DATA ENTRIES:
⟨

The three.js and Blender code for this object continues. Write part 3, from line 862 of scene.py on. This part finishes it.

⟩
⟨

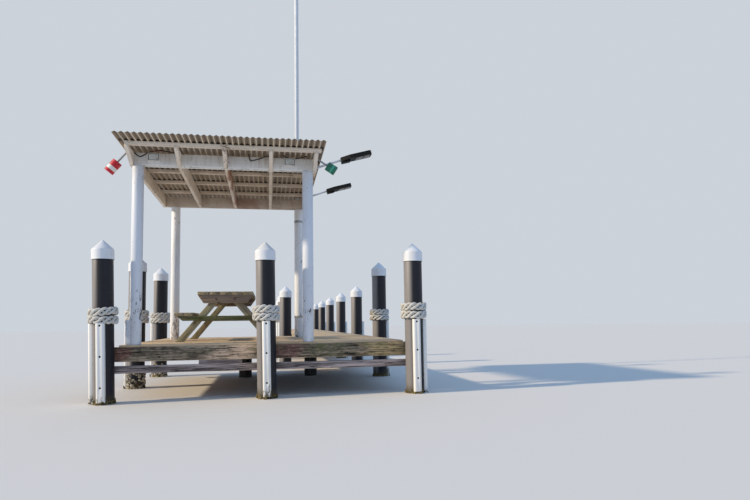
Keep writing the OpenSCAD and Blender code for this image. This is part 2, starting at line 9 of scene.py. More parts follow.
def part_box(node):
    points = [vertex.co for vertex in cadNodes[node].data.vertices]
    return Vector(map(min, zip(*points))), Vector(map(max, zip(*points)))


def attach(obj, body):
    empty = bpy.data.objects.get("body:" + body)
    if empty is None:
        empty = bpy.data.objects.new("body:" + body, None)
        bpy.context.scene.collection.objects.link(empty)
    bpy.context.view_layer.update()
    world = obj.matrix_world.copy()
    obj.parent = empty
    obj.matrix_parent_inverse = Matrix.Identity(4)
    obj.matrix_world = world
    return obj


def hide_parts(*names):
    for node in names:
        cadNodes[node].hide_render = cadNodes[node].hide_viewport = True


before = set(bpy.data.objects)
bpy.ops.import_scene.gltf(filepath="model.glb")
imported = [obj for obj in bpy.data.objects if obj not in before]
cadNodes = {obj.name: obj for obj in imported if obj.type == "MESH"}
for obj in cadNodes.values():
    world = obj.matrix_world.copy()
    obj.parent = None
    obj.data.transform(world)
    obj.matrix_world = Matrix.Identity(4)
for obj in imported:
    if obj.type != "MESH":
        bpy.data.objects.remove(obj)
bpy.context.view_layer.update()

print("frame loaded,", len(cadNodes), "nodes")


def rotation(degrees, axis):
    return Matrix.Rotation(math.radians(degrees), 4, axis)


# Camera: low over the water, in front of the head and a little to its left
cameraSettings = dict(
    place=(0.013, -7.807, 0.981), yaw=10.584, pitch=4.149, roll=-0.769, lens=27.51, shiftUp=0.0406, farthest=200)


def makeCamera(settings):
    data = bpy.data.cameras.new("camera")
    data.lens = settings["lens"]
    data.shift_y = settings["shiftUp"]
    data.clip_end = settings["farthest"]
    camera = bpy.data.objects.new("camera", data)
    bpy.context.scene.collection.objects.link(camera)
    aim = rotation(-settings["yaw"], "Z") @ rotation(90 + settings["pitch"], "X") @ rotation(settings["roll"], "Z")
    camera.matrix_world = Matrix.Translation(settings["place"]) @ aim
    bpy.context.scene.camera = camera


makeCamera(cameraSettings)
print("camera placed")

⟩
⟨

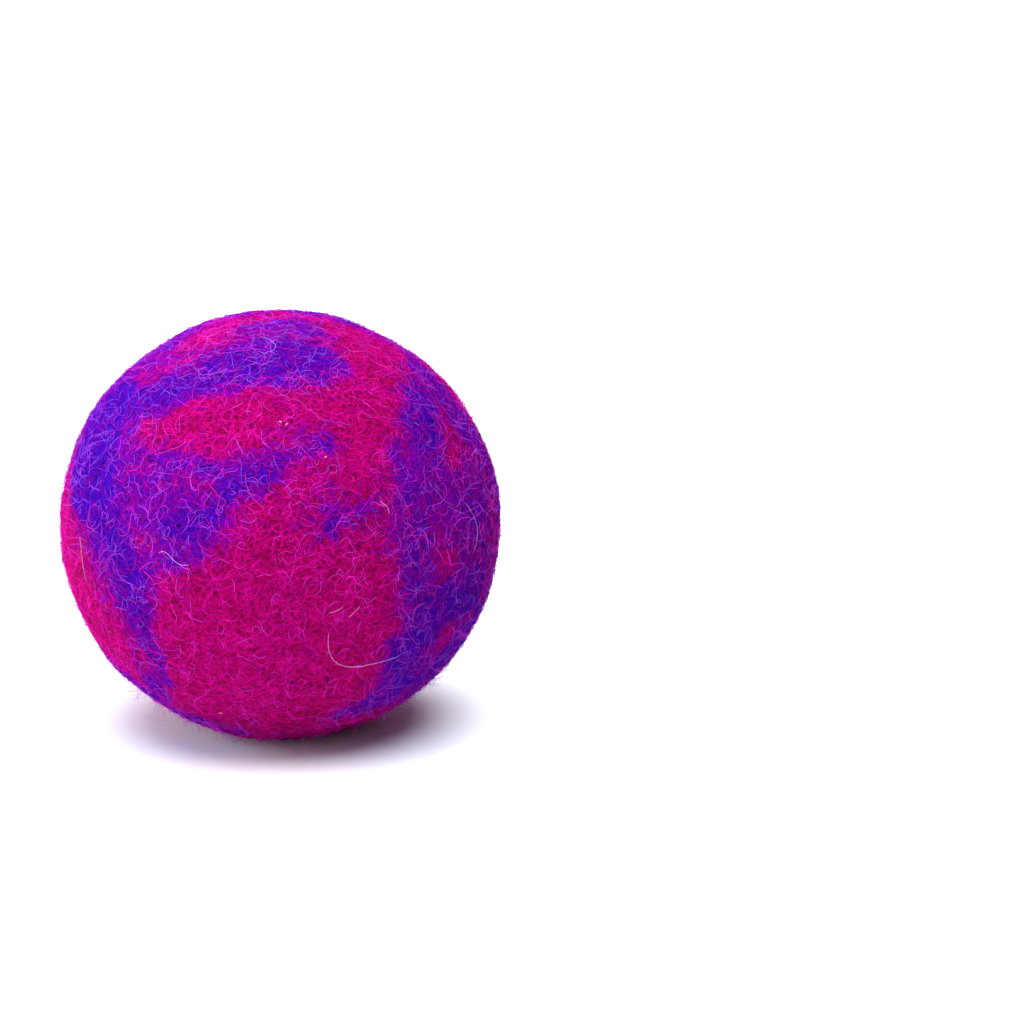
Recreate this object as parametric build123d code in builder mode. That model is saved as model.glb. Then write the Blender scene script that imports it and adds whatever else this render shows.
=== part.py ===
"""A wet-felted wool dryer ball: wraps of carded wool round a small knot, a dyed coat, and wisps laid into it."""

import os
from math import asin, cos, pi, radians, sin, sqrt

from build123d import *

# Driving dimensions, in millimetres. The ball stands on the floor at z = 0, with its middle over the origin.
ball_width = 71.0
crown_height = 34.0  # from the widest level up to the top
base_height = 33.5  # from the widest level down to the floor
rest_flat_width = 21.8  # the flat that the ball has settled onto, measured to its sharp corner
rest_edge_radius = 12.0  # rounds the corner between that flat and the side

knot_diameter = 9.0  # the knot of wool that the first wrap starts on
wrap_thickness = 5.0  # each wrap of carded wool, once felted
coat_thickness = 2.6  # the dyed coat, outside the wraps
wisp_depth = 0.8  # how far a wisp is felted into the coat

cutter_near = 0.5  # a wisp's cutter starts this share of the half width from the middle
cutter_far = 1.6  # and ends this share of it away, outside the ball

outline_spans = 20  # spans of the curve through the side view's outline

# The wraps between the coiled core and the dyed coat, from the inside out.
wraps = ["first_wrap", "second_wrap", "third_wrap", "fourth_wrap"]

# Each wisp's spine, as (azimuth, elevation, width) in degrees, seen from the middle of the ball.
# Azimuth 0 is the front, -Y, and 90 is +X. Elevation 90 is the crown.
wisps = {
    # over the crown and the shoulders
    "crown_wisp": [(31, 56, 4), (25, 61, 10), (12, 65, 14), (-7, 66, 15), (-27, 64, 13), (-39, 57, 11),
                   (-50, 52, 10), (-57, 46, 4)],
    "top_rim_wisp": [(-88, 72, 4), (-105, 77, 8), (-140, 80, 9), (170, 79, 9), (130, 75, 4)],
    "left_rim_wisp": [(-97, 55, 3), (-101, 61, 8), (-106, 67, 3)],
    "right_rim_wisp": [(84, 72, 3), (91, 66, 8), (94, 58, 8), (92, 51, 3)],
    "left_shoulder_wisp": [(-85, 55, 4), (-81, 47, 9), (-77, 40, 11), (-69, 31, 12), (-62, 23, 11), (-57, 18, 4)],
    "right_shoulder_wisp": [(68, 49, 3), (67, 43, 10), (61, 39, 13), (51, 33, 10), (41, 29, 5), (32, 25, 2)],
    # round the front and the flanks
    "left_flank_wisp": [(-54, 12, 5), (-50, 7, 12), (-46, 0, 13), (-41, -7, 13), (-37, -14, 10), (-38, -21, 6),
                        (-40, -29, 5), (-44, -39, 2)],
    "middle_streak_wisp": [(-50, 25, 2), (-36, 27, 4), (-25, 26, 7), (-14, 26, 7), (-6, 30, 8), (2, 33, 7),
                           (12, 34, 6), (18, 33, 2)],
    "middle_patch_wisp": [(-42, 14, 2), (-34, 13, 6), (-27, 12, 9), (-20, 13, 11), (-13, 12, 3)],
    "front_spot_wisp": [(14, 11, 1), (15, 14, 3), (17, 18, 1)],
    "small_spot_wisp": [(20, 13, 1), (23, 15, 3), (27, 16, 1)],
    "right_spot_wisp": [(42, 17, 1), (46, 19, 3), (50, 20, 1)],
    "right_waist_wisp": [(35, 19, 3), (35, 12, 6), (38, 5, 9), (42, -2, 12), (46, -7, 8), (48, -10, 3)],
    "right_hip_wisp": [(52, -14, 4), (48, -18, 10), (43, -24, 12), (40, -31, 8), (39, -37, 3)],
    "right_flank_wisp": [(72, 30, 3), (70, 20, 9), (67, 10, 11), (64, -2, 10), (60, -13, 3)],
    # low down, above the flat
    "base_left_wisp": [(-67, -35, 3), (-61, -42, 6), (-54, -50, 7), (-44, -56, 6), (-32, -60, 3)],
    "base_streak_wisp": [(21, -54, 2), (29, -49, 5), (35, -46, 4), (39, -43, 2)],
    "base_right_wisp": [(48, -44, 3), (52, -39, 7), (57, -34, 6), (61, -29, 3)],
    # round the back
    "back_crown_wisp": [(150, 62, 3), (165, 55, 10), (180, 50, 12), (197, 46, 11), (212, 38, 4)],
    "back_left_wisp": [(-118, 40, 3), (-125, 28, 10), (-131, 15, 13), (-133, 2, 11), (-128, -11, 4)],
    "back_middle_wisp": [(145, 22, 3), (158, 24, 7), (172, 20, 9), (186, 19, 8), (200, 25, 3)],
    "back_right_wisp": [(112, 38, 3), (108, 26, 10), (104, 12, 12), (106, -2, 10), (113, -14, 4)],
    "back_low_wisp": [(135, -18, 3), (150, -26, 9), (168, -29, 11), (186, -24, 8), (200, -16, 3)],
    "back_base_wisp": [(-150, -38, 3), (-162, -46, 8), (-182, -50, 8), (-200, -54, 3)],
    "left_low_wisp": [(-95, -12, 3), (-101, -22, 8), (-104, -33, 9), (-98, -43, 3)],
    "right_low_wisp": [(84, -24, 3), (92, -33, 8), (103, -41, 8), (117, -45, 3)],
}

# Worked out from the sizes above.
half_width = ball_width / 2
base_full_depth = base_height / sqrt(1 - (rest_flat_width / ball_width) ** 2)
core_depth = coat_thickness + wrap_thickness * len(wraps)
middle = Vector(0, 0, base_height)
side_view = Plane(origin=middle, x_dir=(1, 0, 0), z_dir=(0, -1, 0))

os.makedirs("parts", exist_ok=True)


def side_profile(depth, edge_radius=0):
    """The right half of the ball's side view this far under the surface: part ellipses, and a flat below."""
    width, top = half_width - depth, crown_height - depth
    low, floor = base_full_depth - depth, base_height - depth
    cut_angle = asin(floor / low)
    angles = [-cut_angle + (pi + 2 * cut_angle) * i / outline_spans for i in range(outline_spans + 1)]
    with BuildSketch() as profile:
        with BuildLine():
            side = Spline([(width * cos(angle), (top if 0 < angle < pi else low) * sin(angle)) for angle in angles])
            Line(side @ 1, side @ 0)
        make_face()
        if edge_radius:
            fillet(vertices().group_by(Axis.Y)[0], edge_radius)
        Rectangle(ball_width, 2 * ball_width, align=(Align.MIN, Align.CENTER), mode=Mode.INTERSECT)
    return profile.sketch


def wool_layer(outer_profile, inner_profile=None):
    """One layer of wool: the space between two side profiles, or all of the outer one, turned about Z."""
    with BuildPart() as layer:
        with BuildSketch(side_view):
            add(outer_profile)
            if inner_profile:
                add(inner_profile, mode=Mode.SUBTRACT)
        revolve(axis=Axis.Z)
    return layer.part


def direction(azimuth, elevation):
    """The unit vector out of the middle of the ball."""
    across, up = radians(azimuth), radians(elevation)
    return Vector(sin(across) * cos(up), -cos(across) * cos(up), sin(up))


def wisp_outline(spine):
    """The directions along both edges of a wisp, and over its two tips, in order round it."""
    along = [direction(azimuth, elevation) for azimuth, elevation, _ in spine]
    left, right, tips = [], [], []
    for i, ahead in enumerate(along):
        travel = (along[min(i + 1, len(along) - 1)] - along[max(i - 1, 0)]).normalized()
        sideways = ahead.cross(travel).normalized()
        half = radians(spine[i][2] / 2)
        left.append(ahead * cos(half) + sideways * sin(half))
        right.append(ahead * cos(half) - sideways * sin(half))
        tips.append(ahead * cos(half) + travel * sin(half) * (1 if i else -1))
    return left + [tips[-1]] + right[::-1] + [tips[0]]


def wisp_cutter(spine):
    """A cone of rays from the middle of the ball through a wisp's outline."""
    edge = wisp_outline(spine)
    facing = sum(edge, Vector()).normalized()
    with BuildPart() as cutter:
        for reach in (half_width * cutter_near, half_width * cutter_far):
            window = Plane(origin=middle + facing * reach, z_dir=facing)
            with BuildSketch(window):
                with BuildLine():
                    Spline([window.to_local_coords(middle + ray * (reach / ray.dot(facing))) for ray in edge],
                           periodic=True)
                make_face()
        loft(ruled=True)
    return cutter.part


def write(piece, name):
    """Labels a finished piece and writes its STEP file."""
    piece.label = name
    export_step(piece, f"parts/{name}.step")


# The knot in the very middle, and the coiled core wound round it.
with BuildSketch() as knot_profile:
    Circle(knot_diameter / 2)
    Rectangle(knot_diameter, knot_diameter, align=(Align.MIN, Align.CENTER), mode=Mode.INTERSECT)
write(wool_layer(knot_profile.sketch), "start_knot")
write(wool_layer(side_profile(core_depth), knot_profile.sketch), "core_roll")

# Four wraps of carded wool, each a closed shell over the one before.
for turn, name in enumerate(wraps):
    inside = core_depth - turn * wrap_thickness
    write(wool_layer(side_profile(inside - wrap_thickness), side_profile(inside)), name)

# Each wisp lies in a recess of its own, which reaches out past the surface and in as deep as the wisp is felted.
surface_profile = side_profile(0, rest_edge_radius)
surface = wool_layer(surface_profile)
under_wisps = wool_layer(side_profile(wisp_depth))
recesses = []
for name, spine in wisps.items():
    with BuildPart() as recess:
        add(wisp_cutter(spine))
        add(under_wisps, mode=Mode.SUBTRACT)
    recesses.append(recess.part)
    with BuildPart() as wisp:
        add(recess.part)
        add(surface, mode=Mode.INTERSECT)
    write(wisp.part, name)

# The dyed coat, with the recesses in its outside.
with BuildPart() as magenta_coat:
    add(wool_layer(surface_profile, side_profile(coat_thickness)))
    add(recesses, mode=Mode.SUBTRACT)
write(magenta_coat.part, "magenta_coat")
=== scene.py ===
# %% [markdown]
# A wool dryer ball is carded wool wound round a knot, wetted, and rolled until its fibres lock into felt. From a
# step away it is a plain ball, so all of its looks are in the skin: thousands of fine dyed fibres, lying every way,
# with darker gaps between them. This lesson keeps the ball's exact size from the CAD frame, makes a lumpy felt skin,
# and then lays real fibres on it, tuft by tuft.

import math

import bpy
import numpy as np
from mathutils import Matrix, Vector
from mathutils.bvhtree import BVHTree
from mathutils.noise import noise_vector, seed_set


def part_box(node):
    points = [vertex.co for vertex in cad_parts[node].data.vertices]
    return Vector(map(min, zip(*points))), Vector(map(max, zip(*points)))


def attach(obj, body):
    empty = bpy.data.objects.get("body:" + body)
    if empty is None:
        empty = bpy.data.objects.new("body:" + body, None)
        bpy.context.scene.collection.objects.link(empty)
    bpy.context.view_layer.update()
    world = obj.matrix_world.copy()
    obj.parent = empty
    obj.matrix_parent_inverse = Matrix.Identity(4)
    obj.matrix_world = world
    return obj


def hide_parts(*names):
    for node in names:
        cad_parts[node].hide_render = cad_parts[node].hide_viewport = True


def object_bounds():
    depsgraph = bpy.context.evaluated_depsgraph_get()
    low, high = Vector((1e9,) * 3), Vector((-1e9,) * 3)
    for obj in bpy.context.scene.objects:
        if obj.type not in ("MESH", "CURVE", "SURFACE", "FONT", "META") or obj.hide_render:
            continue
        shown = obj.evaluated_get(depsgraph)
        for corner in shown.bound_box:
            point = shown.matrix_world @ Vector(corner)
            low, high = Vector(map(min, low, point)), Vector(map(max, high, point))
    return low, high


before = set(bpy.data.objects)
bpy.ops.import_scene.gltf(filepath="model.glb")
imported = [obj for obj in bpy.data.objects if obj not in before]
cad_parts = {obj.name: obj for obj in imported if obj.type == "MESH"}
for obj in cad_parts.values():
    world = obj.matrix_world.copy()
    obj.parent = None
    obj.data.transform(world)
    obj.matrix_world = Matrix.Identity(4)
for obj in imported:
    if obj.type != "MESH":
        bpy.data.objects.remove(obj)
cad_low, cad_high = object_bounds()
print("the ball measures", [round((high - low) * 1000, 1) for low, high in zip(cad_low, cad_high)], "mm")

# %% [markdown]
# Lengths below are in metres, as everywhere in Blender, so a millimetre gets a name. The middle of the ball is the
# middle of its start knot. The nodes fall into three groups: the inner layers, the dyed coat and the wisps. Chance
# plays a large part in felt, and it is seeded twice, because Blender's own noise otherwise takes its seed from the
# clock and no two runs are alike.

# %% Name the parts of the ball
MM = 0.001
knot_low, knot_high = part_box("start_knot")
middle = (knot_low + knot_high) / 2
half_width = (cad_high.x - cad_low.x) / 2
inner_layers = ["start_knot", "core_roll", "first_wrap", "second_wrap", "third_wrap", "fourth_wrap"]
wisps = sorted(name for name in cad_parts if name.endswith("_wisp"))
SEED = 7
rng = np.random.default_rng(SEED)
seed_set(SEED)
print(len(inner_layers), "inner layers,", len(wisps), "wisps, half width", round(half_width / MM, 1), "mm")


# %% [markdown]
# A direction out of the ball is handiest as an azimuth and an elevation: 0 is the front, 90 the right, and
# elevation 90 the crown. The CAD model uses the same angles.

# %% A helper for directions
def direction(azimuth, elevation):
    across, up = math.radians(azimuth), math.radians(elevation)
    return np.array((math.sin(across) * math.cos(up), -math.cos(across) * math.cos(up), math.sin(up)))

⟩

GIVEN PROBLEM: Quote word for word every line from the one that has "Keep writing the" through the one that has "return Matrix.Rotation(math.radians(degrees), 4, axis)".

COMPLETE OUTPUT:
Keep writing the OpenSCAD and Blender code for this image. This is part 2, starting at line 9 of scene.py. More parts follow.
def part_box(node):
    points = [vertex.co for vertex in cadNodes[node].data.vertices]
    return Vector(map(min, zip(*points))), Vector(map(max, zip(*points)))


def attach(obj, body):
    empty = bpy.data.objects.get("body:" + body)
    if empty is None:
        empty = bpy.data.objects.new("body:" + body, None)
        bpy.context.scene.collection.objects.link(empty)
    bpy.context.view_layer.update()
    world = obj.matrix_world.copy()
    obj.parent = empty
    obj.matrix_parent_inverse = Matrix.Identity(4)
    obj.matrix_world = world
    return obj


def hide_parts(*names):
    for node in names:
        cadNodes[node].hide_render = cadNodes[node].hide_viewport = True


before = set(bpy.data.objects)
bpy.ops.import_scene.gltf(filepath="model.glb")
imported = [obj for obj in bpy.data.objects if obj not in before]
cadNodes = {obj.name: obj for obj in imported if obj.type == "MESH"}
for obj in cadNodes.values():
    world = obj.matrix_world.copy()
    obj.parent = None
    obj.data.transform(world)
    obj.matrix_world = Matrix.Identity(4)
for obj in imported:
    if obj.type != "MESH":
        bpy.data.objects.remove(obj)
bpy.context.view_layer.update()

print("frame loaded,", len(cadNodes), "nodes")


def rotation(degrees, axis):
    return Matrix.Rotation(math.radians(degrees), 4, axis)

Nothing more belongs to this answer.